Search code examples
cudagpuhpcmicro-optimization

Are there performance/storage differences between uint2 and uint64_t in cuda10+?


I'm trying to optimize a piece of code for A100 GPUs (ampere gen), right now we use uint64_t but I am seeing uint2 datatypes being used instead in some cuda code. Does the uint2 offer advantages for register usage? I know there are a limited number of 64-bit registers, does uint2 split the x,y ints across 32-bit registers for better occupancy? I couldn't find any specific information about register storage with these datatypes so any links to documentation for it would be appreciated.


Solution

  • Does the uint2 offer advantages for register usage?

    No.

    I know there are a limited number of 64-bit registers

    Indeed.

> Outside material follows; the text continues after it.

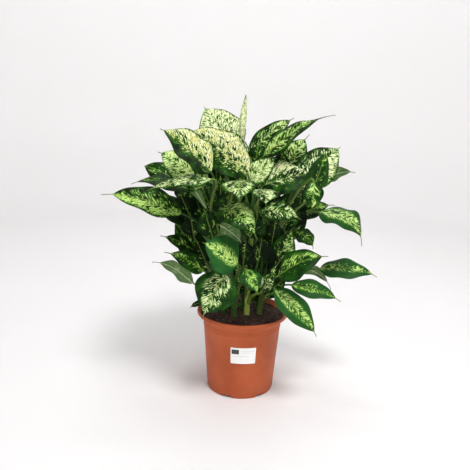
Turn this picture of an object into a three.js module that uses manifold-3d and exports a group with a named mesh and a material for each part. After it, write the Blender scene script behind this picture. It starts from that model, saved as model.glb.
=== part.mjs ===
// Potted dieffenbachia: seven leafy canes in a terracotta-coloured nursery pot filled with potting soil.
// Millimetres, +Z up. The origin is the centre of the pot's underside, on the surface that the pot stands on.
import * as THREE from "three";
import { mergeVertices } from "three/addons/utils/BufferGeometryUtils.js";
import Module from "manifold-3d";

const wasm = await Module();
wasm.setup();

// Clearance between pieces that touch
const GAP = 0.3;

// Pot: radius and height of each corner of its section
const POT_SIDES = 48;
const POT_OUTSIDE = [
  [0, 0], [46, 0], [50, 6], [63, 6], [64.5, 0], [68.5, 0], [70, 4],
  [81.5, 150], [92, 163], [95, 164], [95, 170], [93, 170.5],
];
const POT_INSIDE = [
  [92, 169], [90.5, 165], [80, 150], [68, 7.5], [50, 7.5], [46.5, 1.5], [0, 1.5],
];
const FOOT_RING_RADIUS = 66.5;
const NOTCH = { count: 6, first: -22, width: 22, depth: 12, height: 5.5 };
const DRAIN = { count: 6, first: 8, circle: 57, radius: 4, height: 20, sides: 8 };

// Paper label on the wall, between two corners of the pot's sides
const LABEL = { firstSide: -2, lastSide: 3, bottom: 82, top: 117, thickness: 0.6 };
const WALL_FOOT = new THREE.Vector2(70, 4);
const WALL_TOP = new THREE.Vector2(81.5, 150);

// Soil
const SOIL_TOP = 164;
const SOIL_SIDES = 28;
const SOIL_UNDERSIDE = [[0, 1.9], [46.1, 1.9], [49.7, 7.9], [67.6, 7.9], [79.4, 150], [86.3, 160.3]];
const SOIL_RINGS = [82, 66, 50, 32, 15, 0];
const SOIL_CROWN = 3;
const SOIL_LUMP = { height: 1.1, wavesX: 1 / 7, wavesY: 1 / 9, crossX: 1 / 11, crossY: 1 / 5 };

// Canes: they stand in plain holes in the soil
const CANE = { footRadius: 6.4, topRadius: 4.3, sides: 7, steps: 6, buried: 26, leanPower: 1.4 };
const HOLE = { clearance: 0.5, sides: 10, below: 3, above: 12 };

// Leaf stalks
const STALK = {
  rootRadius: 3.4, tipRadius: 1.8, sides: 4, steps: 4, drop: 95, lowest: 8,
  rise: 0.5, turn: 0.25, bend: 30, seat: 0.4,
};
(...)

Extremely limited, i.e. zero. There are no 64 bit registers in any CUDA compatible GPU I am aware of. When the compiler encounters a 64-bit type, it composites it from two adjacent 32-bit registers.

    does uint2 split the x,y ints across 32-bit registers for better occupancy?

    No. All the CUDA built-in vector types exist for memory bandwidth optimization (there are vector load/store instructions in PTX) and for compatibility with the texture/surface hardware which can do filtering on some of those types, which can be better for performance.